Soy Biodiesel Folks Score Coup in Marion County

Two large school districts switch to soy biodiesel for buses.

Published on: Nov 8, 2006
The announcement came last Tuesday, on Halloween Day. But it certainly was a treat, not a trick, for both Marion County students who ride buses in two suburban school districts, and for farmers who grow soybeans in Indiana.

Both Franklin Township and Warren Township, very large school districts located inside Marion County, but not part of Indianapolis Public Schools, announced they would switch all diesel buses in their fleets to soy biodiesel fuel, i.e. B20.

This time it wasn't just soybean backers attending the news conference and providing quotes. Those who support clean air for kids are taking notice, and this time even joined the news conference.

"This is especially valuable to the school children who are riding these buses," says Nancy Turner, Executive Director of the Indiana Chapter of the American Lung Association. "Diesel exhaust poses a greater health risk for children because their respiratory systems are still developing and they have a faster breathing rate. Burning B20 soy biodiesel reduces the amount of particulate matter emitted into the air where students are breathing, which improves air quality."

That's one of the reasons that led Mike Clark, head of transportation for schools in Bloomington, Ind., to switch to B20 two years ago. Once a big skeptic, he is now a huge promoter of soy biodiesel. "We don't see that blue haze in the bus parking lot on cold mornings anymore," he says. "It has to be a better environment inside the bus for students and the driver."

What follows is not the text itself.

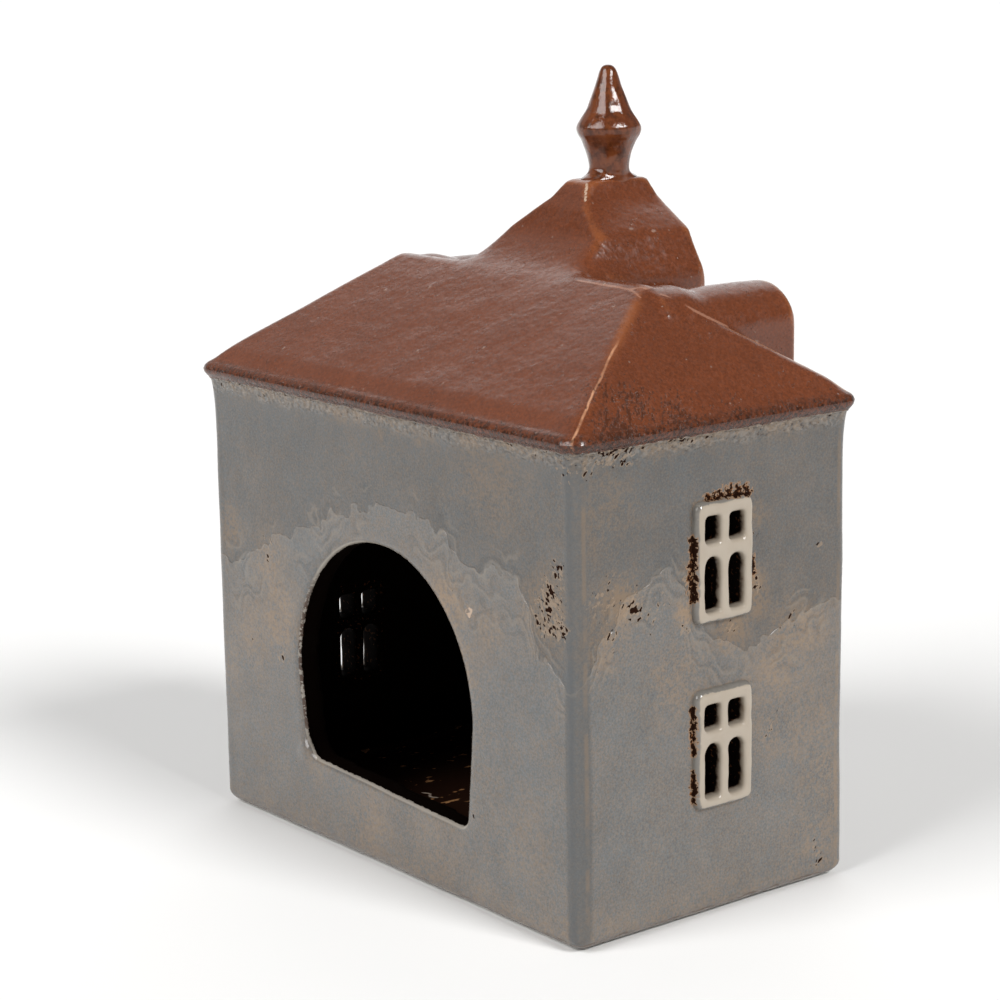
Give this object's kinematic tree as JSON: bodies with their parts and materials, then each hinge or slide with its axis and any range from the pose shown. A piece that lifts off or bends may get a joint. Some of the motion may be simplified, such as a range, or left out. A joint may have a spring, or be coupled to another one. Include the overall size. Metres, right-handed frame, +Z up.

Officials claim burning B 20 in school buses reduces hydrocarbon emissions into the atmosphere by 20%. It reduces particulate matter emissions by 12%, and particulate matter will soon be coming under closer scrutiny as the Environmental Protection Agency targets air quality improvement. Marion County and surrounding Counties have been tabbed in the past as non-attainment counties when it comes to meting air quality standards and regulations. Going with B20 also reduces carbon monoxide emissions, also by about 12%.

In fact, officials note that this move by these tow school corporations is a step toward getting Marion County back into full-attainment status on EPA air quality guidelines.

Expect EPA to put on a push for other school corporations to switch to biodiesel for their bus fleets in the near future. One of President Bush's initiatives calls for having transportation partners on biofuels by 2012. Franklin and Warren townships in Marion County are simply getting out in front of the curve.